Spontaneous Gauge Symmetry Breaking in a Non-Supersymmetric D-brane Model

TL;DR

This paper studies spontaneous gauge symmetry breaking in a non-supersymmetric D-brane system, deriving an effective potential and analyzing stable vacua where gauge symmetry is broken via brane separation.

Contribution

It provides a detailed analysis of gauge symmetry breaking in a non-supersymmetric D-brane setup, including the derivation of the effective potential and the role of Fayet-Iliopoulos terms and one-loop masses.

Findings

Stable vacua with broken gauge symmetry identified

Gauge symmetry breaking corresponds to D3-brane separation

Both FI terms and one-loop masses are essential for vacua stability

Abstract

We investigate a D-brane system in which spontaneous gauge symmetry breaking occurs. The system consists of four D3-branes and three anti-D7-branes at C^3/Z_3 singularity.

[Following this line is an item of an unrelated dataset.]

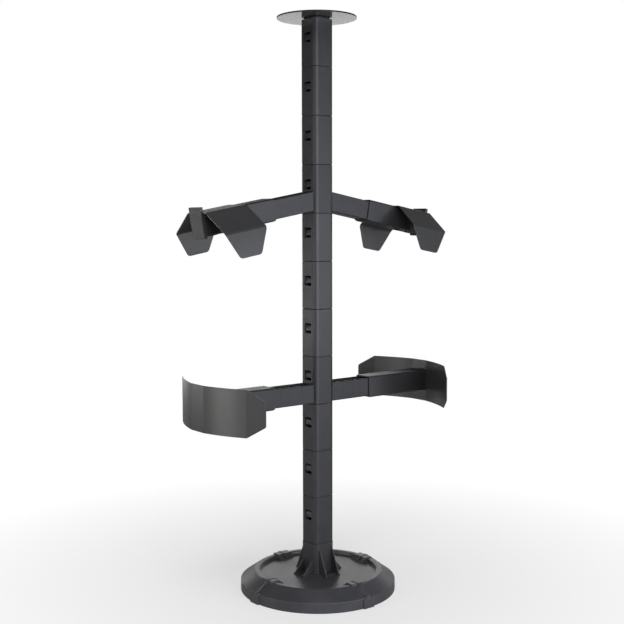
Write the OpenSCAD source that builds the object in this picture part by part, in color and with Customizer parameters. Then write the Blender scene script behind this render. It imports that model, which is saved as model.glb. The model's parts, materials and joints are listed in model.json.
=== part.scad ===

The singularity is blown up by vacuum expectation values of the states of twisted closed string, whose effects appear as Fayet-Iliopoulos terms in low-energy effective field theory. We derive an effective potential for scalar fields in four-dimensional effective field theory using the technique of superstring world-sheet theory. Since there is no supersymmetry in this system, one-loop masses for some scalar fields are considered. We find some stationary and stable vacua in which the original U(2) x U(1)_1 x U(1)_2 x U(3) gauge symmetry is spontaneously broken to U(1) x U(1)' x U(3) gauge symmetry. Both Fayet-Iliopoulos terms and one-loop masses are necessary for the existence of such vacua. We carefully investigate a geometrical aspect of the gauge symmetry breaking. We show that the gauge symmetry breaking is understood as the separation of D3-branes. Some implications to the possibility of low-scale string models are also discussed.